_Data block_

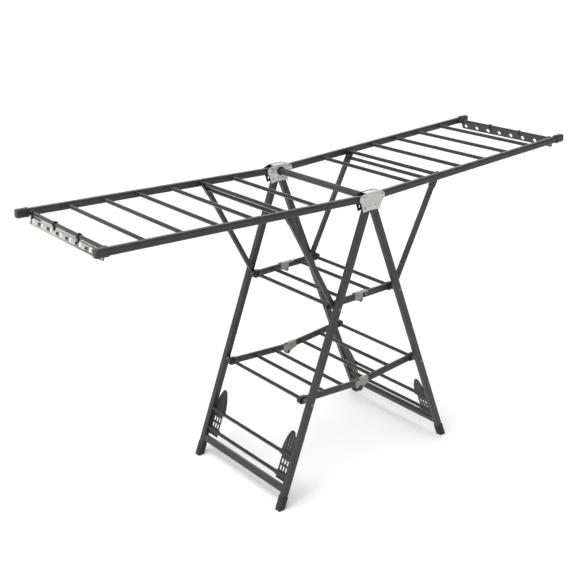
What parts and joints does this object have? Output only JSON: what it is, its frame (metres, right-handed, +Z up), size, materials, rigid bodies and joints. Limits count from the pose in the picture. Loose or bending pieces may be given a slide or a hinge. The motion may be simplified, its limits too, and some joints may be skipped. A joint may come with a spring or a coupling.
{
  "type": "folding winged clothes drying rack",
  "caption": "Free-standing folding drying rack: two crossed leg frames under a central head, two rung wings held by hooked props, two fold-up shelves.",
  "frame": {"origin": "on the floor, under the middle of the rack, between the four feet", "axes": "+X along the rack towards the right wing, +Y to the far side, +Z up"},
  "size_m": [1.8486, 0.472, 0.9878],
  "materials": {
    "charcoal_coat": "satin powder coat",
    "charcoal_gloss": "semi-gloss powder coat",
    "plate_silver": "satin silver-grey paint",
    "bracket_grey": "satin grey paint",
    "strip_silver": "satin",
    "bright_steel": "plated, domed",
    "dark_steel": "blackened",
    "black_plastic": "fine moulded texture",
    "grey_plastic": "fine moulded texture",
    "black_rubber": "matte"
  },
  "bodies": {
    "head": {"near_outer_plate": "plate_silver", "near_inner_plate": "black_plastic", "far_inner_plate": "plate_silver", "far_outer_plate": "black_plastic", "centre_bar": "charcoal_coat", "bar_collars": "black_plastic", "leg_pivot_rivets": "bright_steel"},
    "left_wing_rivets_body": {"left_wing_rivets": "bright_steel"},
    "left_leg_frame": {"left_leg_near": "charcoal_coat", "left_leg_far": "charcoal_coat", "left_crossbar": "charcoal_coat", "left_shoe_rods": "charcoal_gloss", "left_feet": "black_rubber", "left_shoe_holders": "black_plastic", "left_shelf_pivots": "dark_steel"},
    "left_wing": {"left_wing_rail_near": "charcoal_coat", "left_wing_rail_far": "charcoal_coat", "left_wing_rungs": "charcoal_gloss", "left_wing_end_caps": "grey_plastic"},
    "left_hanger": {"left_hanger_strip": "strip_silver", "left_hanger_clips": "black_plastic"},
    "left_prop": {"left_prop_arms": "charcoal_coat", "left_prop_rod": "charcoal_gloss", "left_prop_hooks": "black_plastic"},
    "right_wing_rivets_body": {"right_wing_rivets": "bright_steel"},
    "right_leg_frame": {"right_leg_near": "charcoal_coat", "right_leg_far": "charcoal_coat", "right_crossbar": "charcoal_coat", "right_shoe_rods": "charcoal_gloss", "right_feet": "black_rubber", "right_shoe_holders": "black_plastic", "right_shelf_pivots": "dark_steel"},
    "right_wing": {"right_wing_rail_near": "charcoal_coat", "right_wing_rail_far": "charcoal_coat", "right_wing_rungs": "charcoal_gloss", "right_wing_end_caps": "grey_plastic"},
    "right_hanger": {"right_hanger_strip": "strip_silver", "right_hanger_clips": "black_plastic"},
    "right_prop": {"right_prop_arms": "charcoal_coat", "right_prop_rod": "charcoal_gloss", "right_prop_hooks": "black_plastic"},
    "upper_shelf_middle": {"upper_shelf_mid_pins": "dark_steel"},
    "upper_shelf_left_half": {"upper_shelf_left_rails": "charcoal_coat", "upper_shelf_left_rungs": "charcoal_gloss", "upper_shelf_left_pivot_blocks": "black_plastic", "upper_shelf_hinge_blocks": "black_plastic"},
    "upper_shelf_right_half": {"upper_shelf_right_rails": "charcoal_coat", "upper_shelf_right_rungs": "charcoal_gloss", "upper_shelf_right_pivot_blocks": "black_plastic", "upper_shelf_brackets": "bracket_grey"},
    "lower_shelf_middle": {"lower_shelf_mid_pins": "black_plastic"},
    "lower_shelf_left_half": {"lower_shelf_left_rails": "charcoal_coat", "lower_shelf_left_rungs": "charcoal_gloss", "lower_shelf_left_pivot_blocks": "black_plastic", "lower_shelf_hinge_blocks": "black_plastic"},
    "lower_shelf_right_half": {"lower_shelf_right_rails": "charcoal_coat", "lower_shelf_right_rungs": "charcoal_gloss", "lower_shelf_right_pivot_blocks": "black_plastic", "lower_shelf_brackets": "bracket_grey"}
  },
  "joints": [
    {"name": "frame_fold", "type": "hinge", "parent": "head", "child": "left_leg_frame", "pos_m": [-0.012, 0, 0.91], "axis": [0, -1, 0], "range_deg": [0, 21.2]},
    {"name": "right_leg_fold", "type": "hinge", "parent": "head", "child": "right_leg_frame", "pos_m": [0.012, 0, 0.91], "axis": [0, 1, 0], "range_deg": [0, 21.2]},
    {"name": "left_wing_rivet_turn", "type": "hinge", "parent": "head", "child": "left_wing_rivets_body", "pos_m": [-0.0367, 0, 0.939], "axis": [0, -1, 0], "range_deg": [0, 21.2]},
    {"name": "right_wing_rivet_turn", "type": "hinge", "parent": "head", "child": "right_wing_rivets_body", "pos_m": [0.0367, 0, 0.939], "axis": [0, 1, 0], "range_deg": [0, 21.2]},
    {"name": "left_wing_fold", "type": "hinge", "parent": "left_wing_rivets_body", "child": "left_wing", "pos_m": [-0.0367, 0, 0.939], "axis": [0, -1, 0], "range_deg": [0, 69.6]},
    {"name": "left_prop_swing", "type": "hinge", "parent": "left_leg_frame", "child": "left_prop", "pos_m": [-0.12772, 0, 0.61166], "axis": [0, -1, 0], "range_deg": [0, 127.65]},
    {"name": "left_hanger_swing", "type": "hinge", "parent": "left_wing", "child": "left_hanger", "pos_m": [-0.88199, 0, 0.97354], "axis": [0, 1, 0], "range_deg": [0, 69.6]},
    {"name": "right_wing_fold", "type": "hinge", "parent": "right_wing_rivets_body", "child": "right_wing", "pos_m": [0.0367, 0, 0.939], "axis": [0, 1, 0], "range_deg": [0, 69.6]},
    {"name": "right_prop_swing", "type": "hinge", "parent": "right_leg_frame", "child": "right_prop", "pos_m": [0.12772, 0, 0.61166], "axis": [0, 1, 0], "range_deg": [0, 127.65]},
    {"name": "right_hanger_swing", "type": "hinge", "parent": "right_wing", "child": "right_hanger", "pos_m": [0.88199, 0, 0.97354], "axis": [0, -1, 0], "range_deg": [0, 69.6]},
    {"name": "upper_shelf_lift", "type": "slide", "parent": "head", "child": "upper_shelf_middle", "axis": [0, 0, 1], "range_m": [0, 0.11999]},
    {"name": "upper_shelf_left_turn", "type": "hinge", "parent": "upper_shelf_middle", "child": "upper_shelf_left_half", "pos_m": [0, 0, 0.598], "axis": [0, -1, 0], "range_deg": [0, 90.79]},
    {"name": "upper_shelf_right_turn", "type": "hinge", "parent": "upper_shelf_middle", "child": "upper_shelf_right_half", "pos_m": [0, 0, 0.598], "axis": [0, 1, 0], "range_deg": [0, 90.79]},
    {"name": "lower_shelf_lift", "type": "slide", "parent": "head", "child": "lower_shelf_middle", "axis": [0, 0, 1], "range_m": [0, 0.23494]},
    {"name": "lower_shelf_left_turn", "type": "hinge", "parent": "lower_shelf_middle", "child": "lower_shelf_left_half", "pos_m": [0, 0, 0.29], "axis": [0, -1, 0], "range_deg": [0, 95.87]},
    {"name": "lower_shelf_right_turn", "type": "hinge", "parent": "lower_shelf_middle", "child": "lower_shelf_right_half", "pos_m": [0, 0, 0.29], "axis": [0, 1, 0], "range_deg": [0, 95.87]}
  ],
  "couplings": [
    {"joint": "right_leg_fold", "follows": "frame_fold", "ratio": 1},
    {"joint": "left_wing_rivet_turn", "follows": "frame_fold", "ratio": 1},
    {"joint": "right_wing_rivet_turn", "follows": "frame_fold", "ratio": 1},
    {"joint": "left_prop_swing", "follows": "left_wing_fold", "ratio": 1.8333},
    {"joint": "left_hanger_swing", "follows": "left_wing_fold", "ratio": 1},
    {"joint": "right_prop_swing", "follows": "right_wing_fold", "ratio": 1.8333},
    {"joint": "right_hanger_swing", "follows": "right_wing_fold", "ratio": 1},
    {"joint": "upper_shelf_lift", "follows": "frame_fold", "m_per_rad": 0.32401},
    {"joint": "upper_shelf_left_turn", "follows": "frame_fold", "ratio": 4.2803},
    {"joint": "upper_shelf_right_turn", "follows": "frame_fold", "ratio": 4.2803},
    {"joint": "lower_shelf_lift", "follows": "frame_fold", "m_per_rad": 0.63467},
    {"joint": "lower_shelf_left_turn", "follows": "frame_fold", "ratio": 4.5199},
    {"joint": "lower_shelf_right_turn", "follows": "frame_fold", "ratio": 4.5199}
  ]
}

_Challenge_
Gather all lines with the string "joints" from the data.

_Full output_
What parts and joints does this object have? Output only JSON: what it is, its frame (metres, right-handed, +Z up), size, materials, rigid bodies and joints. Limits count from the pose in the picture. Loose or bending pieces may be given a slide or a hinge. The motion may be simplified, its limits too, and some joints may be skipped. A joint may come with a spring or a coupling.
  "joints": [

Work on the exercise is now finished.